You want enough to keep the developers' defect fixing skills sharp. So they can fix fast.


  1. Anonymous11:43 am

    Interesting. Does Allan give any insight into whether the rare-but-expensive bugs are of comparable complexity to the frequent-but-inexpensive ones? Here's how I read your comments, and how I would interpret Allan's proof:

    [Scenario] Company A and Company B both have the same defect in their software. Company A finds the defect quickly and implement a low-cost fix. Company B takes longer to find the bug, and it costs more for them to fix it.

    [What I think you're saying] Having only just worked on that bit of the code, Company A has kept their defect fixing skills sharp, thus allowing them to fix it quickly/cheaply.

    For Company B, the time between the defect being added and the defect being found means that their defect fixing skills are blunt, and fixing the defect costs more.

    Crucially, the bug is the same in both companies, and if their skills were as sharp, Company B could've fixed the bug just as quickly/cheaply as Company A, if only they'd known how.

    [My alternate reality] Because Company A finds the bug while it's still fresh, it hasn't had time to become ingrained into their system. No other parts depend on it, the code isn't being called from elsewhere (or, dare I say it, copied-and-pasted to elsewhere). Yes, having fresh knowledge of the codebase helps, but catching the bug before the bit rot has had a chance to twist it into something else is also an important factor.

  2. Anonymous11:44 am

    Also, I'm not entirely sure how you get from Allan's proof to the Goldilocks effect. To say that you should aim for tests that always fail, or never fail, or sometimes fail, seems to be driving the design of your testing from completely the wrong angle[1]. To say that we want not too many test failures, and not too few, but “just right” implies that we somehow work towards some level of test failure, rather than functionality.

    Perhaps it’s not the number of failures, but the mode of failure, that sits within the Goldilocks sweet spot. Each test should be not too sensitive to change (where a brittle test fails as part of our standard development), not too open to change (where a test continues to pass even though defects have been introduced), but “just right”, where every defect triggers a [targeted, informative, deterministic] test failure but every valid change results in the build staying green*.
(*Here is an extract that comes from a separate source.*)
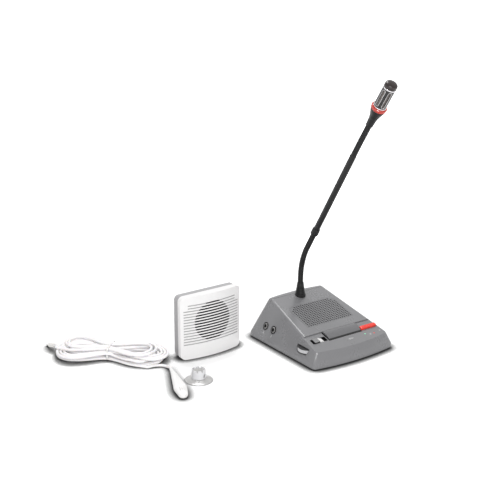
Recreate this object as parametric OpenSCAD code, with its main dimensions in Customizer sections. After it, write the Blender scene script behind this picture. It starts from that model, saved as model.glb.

    *or should that be Gold?


    [1] Footnote: The angle you want your testing to be coming from (am fearful that I’m wading into egg-sucking territory here. Sorry, this is aimed more at me than you).

    You want good tests. You want tests that fail in an informative and deterministic way. You want to know that when @Test should_do_A fails, it's because there's some mismatch between the behaviour documented in the test, and what A is actually doing. You don't want should_do_A failing because of a change in B. In a sense, good tests are defect fixing skills that are permanently sharp. They always point at the piece of code where investigation should be focused. They mean that, no matter when a defect is discovered, our attention is drawn to the right area of functionality.

    That’s at the individual test level. From there, you need to structure your test suit(es) to give you a similar focus - should_do_A and should_do_B both run before should_use_A_and_B_together is run. That way, you know whether it’s a failure on the part of the individual component (e.g. part B fails == PASS, FAIL, FAIL) or a failure in their combination (PASS, PASS, FAIL).

  3. I don't have any more info from Allan at the moment no.

    I'm not sure that working to a level of test failure and working towards functionality are necessarily exclusive. Can't I aim for both?

    And lest I've given the wrong impression I'm not suggesting using the number of test failures as a primary driver of design.

    But I am suggesting that, perhaps counter-intuitively, your overall effectiveness in creating a whole software system, over time, might increase if you have more test failures.

  4. Anonymous10:02 am

    Hi Jon, Sorry, I shouldn't be allowed to post on Mondays, particularly Monday mornings...

    I guess what I'm saying is that one shouldn't favour sporadic, non-deterministic or buggy tests in order to increase your failure rate.

    "This system is good because the tests fail often" isn't something I'd agree with.

    I'd prefer "This system is good because the tests fail early whenever a defect is introduced, and those tests are run often".

    It would be nice to differentiate between the system where tests failures are rare because test coverage is high, test quality is good, and the devs maintain these levels through always checking in tested, working code, CI, and so on... and the system where tests failures are rare because test coverage is poor, tests are weak, and tests are rarely run, thereby allowing defects to live and grow within the system for a significant amount of time.

  5. Hi Dan,
    in case I gave the wrong impression let me try and be clearer - I am not saying you should necessarily aim for more failing tests. And neither am I saying you should necessarily aim for less failing tests. I do not know anything about the state of the readers tests and how often they pass or fail so I cannot offer specific advice? I can't. However I can offer some general advice. And the general advice is very general indeed. It is simply the observation that, perhaps counter-intuitively, some software systems would benefit if more of their tests failed more often.